The bargaining power of buyers is higher in the cases where the buyers are large firms with strong financials. Moreover, when the threat of backward integration from buyers is high, the bargaining power of buyers is also higher. As in the case of Microsoft, its buyers are mainly OEMs like HP, Dell, Lenovo and others. While the large size of these OEMs gives them some bargaining strength, the threat of backward integration is very low. These companies cannot make the operating systems and software required to run their machines. So, they depend on providers like Microsoft. In the PC software sector, Microsoft is the leader holding the lion’s share of the market. The number of substitutes for Windows is low and in most cases, switching is impossible for customers. These factors keep the bargaining power of buyers under control.

Microsoft is a leading tech business and one of the largest companies globally. Its financial strength and dominant position in various sectors including PC software and cloud sectors, gives the company extra edge. The company owns several technologies that do not have many substitutes and buyers depend solely on Microsoft. Its strong brand equity also helps moderate the bargaining power of buyers.

Overall, the bargaining power of Microsoft’s buyers is low to moderate.

Threat of substitute products:

The threat of substitute products in the tech industry mainly comes from products and services by rival brands. Microsoft is operating in an intensely competitive environment and while in some areas it faces lower threat of substitutes, in the others the threat of substitutes is much higher. In the PC software industry, Microsoft is the most dominant brand. Its Windows operating system and MS office suite of products enjoy the lion’s share. They are installed on millions of PCs worldwide. In this area, the threat of substitutes is very low for Microsoft. However, in the cloud sector or social media, the company faces strong threat of substitutes from products by other brands. In the cloud industry, the threat comes from both Amazon and Google, the two other leading players, as well as several other smaller players. In the social media and gaming sectors the threat is even higher since there are several more social media and gaming platforms. Similarly, in search advertising and browser market, the company holds a relatively smaller market share compared to its leading rival Google.

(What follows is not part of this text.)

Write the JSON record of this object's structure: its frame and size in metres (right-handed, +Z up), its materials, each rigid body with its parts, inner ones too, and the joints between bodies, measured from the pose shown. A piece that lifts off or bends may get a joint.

However, there are various factors that help Microsoft mitigate the threat from substitute products including brand equity, product quality and the level of differentiation. Microsoft is a highly innovative brand and invests a major sum each year in research and development. Its cloud platform Microsoft Azure is enjoying strengthening demand each year. Xbox is a leading name in gaming and the social media platform owned by Microsoft – Linked In – is targeted mainly at professionals. Apart from these things, Microsoft is financially in a very strong position which allows the company to spend more on marketing and innovation, resulting in higher demand. Overall, the threat of substitute products is moderate for Microsoft.

Threat of new entrants:

The tech industry is marked by an intense level of competition and aggressive rivalry for market share. Companies invest billions of dollars each year into innovation and also spend billions on marketing and demand creation. So, the number of factors barring new players from entry is very high. The leading players in the tech industry are highly competitive brands that are quite aggressive about retaining their market shares. Microsoft is an established brand with strong brand equity and enjoying global popularity and strong demand. A new brand can enter the market only it has enough competitive strength, required knowhow, financial investment as well as the ability to gain brand equity faster. However, it is mostly not the case with new players.

If new players try to enter the market, they have to remain content with smaller market shares since it takes a lot of time and investment to grow into a market leading brand. Apart from that, due to the high level of competition, the focus on innovation is also required to be very high. Most new players lack the ability to invest billions in research and development. Financial, technological and marketing related barriers are not the only barriers before new players. There are legal and regulatory barriers also that prohibit the entry of new players into the technology sector. New businesses cannot pay millions or billions in fine.

The technology industry is currently ruled by some four or five brands that enjoy the highest market share. New players have to face several high barriers since they lack the resources and capabilities to grow into a global brand. Moreover, the competitive moat enjoyed by leading brands is too strong and the battle for market share is too intense. Overall, the threat of entry of new players that can challenge Microsoft’s position is minimal to nil.

Intensity of competitive rivalry:

The level of competitive rivalry in the technology industry is too intense. It is the most competitive industry sector in the entire industry where companies spend billions on marketing as well as research and development. The number of rivals of Microsoft is high and most of them are the largest players in the tech industry like Apple, Amazon, Google and Facebook. Microsoft is operating in an intensely competitive environment. Amazon and Google are two its main rivals in the cloud industry sector. Facebook is a leading rival in the social media sector. The company is also engaged in rivalry with Facebook and Google in the search advertising industry.

All of the leading competitors of Microsoft invest heavily in marketing and innovation. Amazon is the largest R&D spender in the world that spent more than $70 billion on R&D activities in the past year. Other leading brands like Apple, Google, and Facebook also invest billions in research and development as well as marketing to maintain their market shares and competitive edge. While these leading players are a constant threat before Microsoft, there are many smaller players too that pose some competitive threat before Microsoft. The company also provides Windows servers. However, the market share of Windows servers is much smaller compared to Linux.
Overall, the level of competitive rivalry faced by Microsoft is very high. However, the threat is moderated a bit by the global presence of the company, its dominant market position, brand equity and the company’s financial strength. Microsoft is also very aggressive about protecting its leadership position and market share.

Conclusion:

Microsoft is a global leader in the tech industry. It has a strong competitive edge over its rivals in several areas and the company has continued to improve its competitive advantage through a sharp focus on innovation. The company holds strong bargaining power against both suppliers and buyers which is a sign of its strong competitive position. It also faces minimal threat from new players. Over the past several years, very few such players have emerged that have been able to gain some market share in the tech industry and most of them do not pose a direct and strong threat to Microsoft.

The threat of substitutes is high for Microsoft in some areas but very low in the others where it enjoys a dominant position and very strong market share like PC software. In the cloud industry too, Microsoft’s position has strengthened year over year. Overall, the competitive position of Microsoft based on this five forces analysis is very strong and the company is poised for faster growth in the future.